KOCHI: Having faced the worst natural calamity in a century, Kerala has learnt a lesson the hard way. Hardly fifty days after the devastating flood, the shadow of another disaster looms over the state. A red alert has been sounded in the districts of Idukki, Palakkad and Thrissur after the weatherman predicted heavy rain from Saturday.
The Kerala State Electricity Board (KSEB), which received many brickbats for opening the dam shutters while the rivers were flowing above the danger level, seems better prepared to face the eventuality this time. The water in all major dams is maintained at a safe level.
Senior officers expressed confidence that the dams can contain the flood waters even if it rains continuously for four days. Better late than never, commented experts on the KSEB’s decision to keep the water level low.
“We’re prepared to face any eventuality. There won’t be any need to open the dam shutters even if it rains continuously for four days. We’re maintaining the water level low in major dams. The water level in Mattupatty dam is close to the full reservoir level and we’ve decided to release water from Thursday. The situation is under control and there’s no need to panic,” said KSEB chairman N S Pillai.
- In view of the weather alert, the government has asked the public to avoid trips to Munnar to view the Neelakurinji after Friday. The advisory will be valid until further notice, the Chief Minister said.
- Red alert issued for October 7 in Idukki, Palakkad and Thrissur in view of heavy rainfall warning
Landslip disrupts train service near Thrissur
Thrissur: Train service has been restricted to one track, following a minor landslip between Chalakkudy and Karukutty on Wednesday. Entire Thrissur district has been witnessing heavy rain since evening while strong winds were also felt in Chalakkudy region. According to the railway officers, “Train traffic through the other line could be resumed only after analysing the safety.”

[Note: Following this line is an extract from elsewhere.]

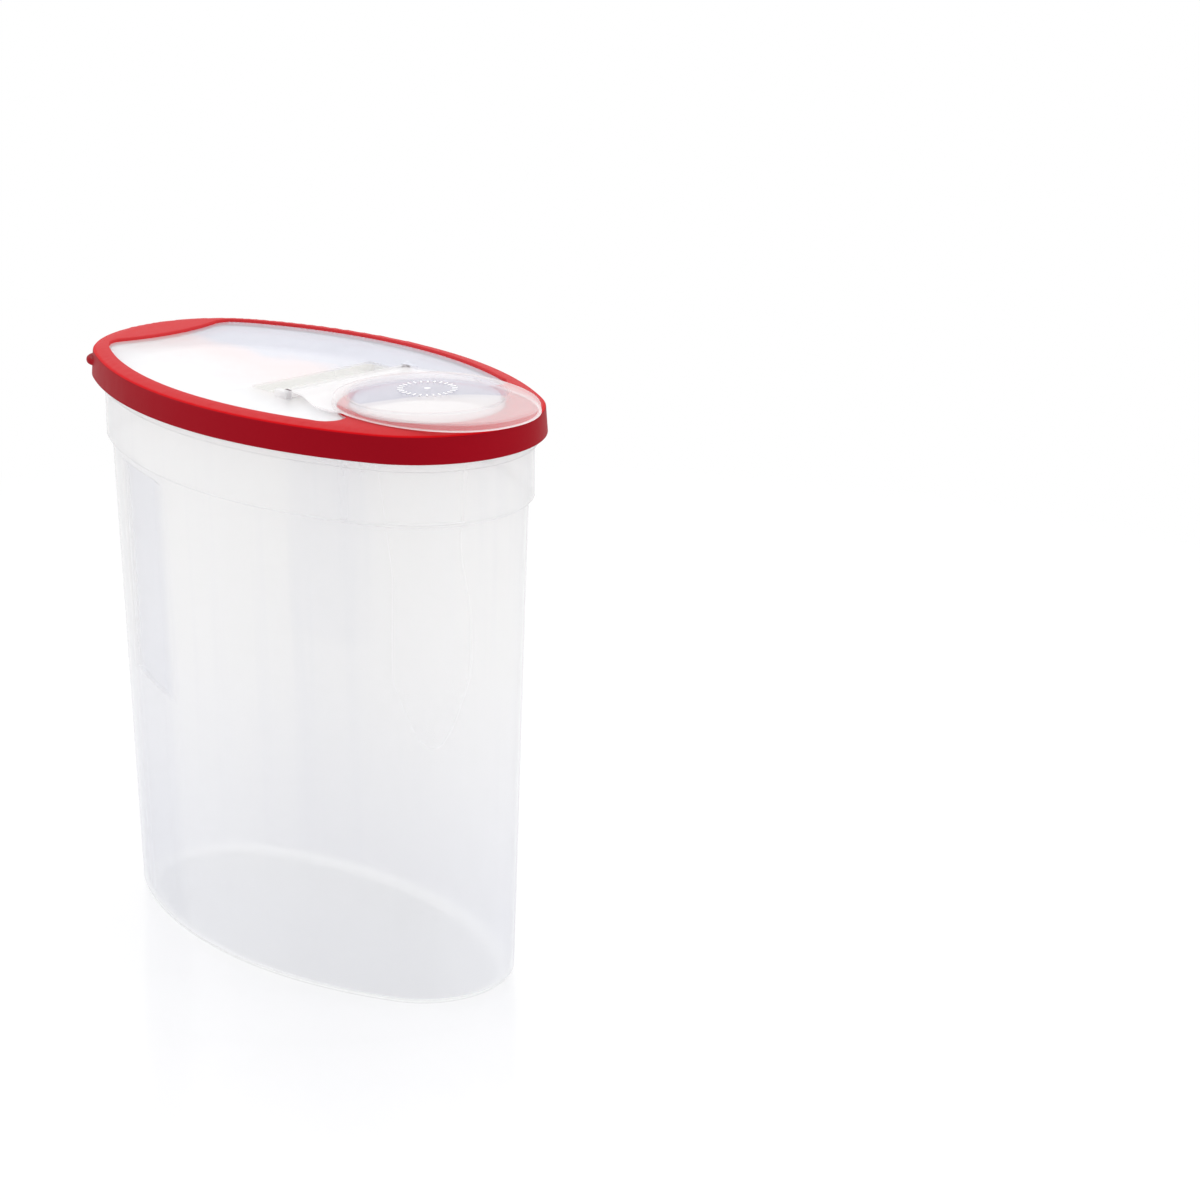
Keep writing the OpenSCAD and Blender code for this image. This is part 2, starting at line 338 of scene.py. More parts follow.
SHOULDER_Z, WALL, FLOOR_Z = 218.0, 1.6, 2.0
FOOT_INSET, SHOULDER_INSET = 14.9, 8.1
GRIP_REAR, GRIP_FRONT, REAR_SLOPE, FRONT_SLOPE = -76.4, -26.8, 4.5, 15.5
GRIP_FOOT, GRIP_STEP, GRIP_TOP = 5.0, 115.0, 215.0
GRIP_DEEP, GRIP_SHALLOW = 3.0, 1.4


def wall_inset(z):
    return FOOT_INSET + (SHOULDER_INSET - FOOT_INSET) * z / SHOULDER_Z


def ease(low, high, value):
    t = min(max((value - low) / (high - low), 0), 1)
    return t * t * (3 - 2 * t)


def grip_depth(across, z, margin):
    """Depth of a finger grip: a short slope at its rear, a long one at its front, and a step in its floor."""
    rear = ease(GRIP_REAR - margin, GRIP_REAR - margin + REAR_SLOPE, across)
    front = min(max((GRIP_FRONT + margin - across) / FRONT_SLOPE, 0), 1)
    front = 0.75 * front + 0.25 * ease(0, 1, front)
    step = GRIP_STEP - margin - 0.05 * (across + 60)
    deep = ease(step - 0.8, step + 0.8, z)
    foot_end = ease(GRIP_FOOT - 1, GRIP_FOOT + 1.5, z)
    top_end = 1 - ease(GRIP_TOP + margin - 2.2, GRIP_TOP + margin, z)
    return rear * front * foot_end * top_end * (GRIP_SHALLOW + (GRIP_DEEP - GRIP_SHALLOW) * deep)


# Columns of the side walls as (from x, to x, how many), for a wall of inset 12. They are denser over the
# grips' slopes, and the grips' edges follow them, so that no edge runs across the mesh in steps.
COLUMN_R = SIDE_R - 12
COLUMN_SPANS = ((-91.76, -80, 8), (-80, -70, 20), (-70, -45, 14), (-45, -39, 10), (-39, -30, 8),
                (-30, -24, 12), (-24, 91.76, 44))
COLUMNS = [math.acos((start + (stop - start) * k / count) / COLUMN_R)
           for start, stop, count in COLUMN_SPANS for k in range(count)]
END_TURNS = [-CORNER + 2 * CORNER * k / 44 for k in range(44)]


def tub_loop(z, inset, margin=None):
    """One level of the tub's wall. A margin of 0 or more presses the grips into it."""
    points = []
    for side in (-1, 1):
        row = []
        for angle in COLUMNS:
            depth = 0 if margin is None else grip_depth(COLUMN_R * math.cos(angle), z, margin)
            radius = SIDE_R - inset - depth
            row.append((radius * math.cos(angle), side * (radius * math.sin(angle) - SIDE_Y), z))
        if side == 1:
            row = list(reversed(row[1:] + [oval_point((END_X, 0, END_R, CORNER), inset, z)]))
        middle = 0 if side == -1 else math.pi
        points += row + [oval_point((-side * END_X, 0, END_R, middle + turn), inset, z) for turn in END_TURNS]
    return points


def foot_levels(radius, base, inset, margin, turns):
    """Levels of the rounded foot, which ends at an inset."""
    for turn in turns:
        yield (base + radius * (1 - math.cos(turn)), inset + radius * (1 - math.sin(turn)), margin)


wall_levels = [6.2, 6.8, 7.5, 9, 12] + [18 + 8 * k for k in range(11)]
wall_levels += [104, 107, 110] + [111.5 + 0.5 * k for k in range(15)] + [120]
wall_levels += [126 + 8 * k for k in range(11)]
wall_levels += [210, 212, 212.8, 213.4, 214, 214.6, 215.2, 215.8, 216.4]
quarter = [math.radians(90 * k / 8) for k in range(9)]
upper = section([
    (wall_inset(217), 217, 0), (SHOULDER_INSET, SHOULDER_Z, 0.5), (5.6, 219.5, 0.9), (5.6, 242.7, 0.6),
    (4.0, 242.7, 0.5), (4.0, 246.7, 0.6), (5.6, 246.7, 0.4), (5.6, 253.9, 0.4), (4.6, 254.2, 0.4),
    (4.6, 255.7, 0.6), (7.2, 255.7, 0.6), (7.2, 219.9, 1.2), (9.7, 218.2, 1.2),
    (wall_inset(216.4) + WALL, 216.4, 0)])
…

According to the KSEB, the water level in Idukki dam is 2,387.47 feet. Though the full reservoir level is 2,403 feet, the dam can hold water up to 2,408.5 feet. “We’ve 21 feet more and the inflow is just 100 cumecs. Around 115 cumecs is used for power generation. All precautionary measures including opening of control room, constant monitoring of inflow and issuing alerts will be followed,” said KSEB chairman N S Pillai.
Technocrat and founder CEO of Technopark G Vijayaraghavan urged the government to stay alert and adopt a scientific approach to avoid another disaster.
“The government should analyse the water level in various dams and calculate the possible inflow. If it is high, then they’ve to start releasing water from Thursday. They should calculate the water level in the rivers and lakes and alert people. The government should calculate the amount of water to be released and decide on the timing of release, matching it with the high tide,” he said.
Vijayaraghavan said the government should not leave the decision on water release to the KSEB, as power generators tend to hold water to ensure maximum generation.
“The authorities should also avoid knee-jerk reaction being over conscious about the past experience. Decision on evacuation should be taken only after analysing the data scientifically and calculating the flood water level,” he said.
Shutters of Mattuppetty dam to be opened today
Idukki: In view of the India Meteorological Department’s prediction of heavy rainfall in the district till October 6, the shutters of the Mattuppetty dam will be opened at 8 am on Thursday. Two shutters of the dam will be released step by step to release 25 cumecs of water through the spillway through the Muthira river to the R A Headworks Dam in Munnar. Warning has been issued to those living in Munnar, Muthirappuzha, Kallarkutty and Lower Periyar as the water level in the rivers is expected to rise.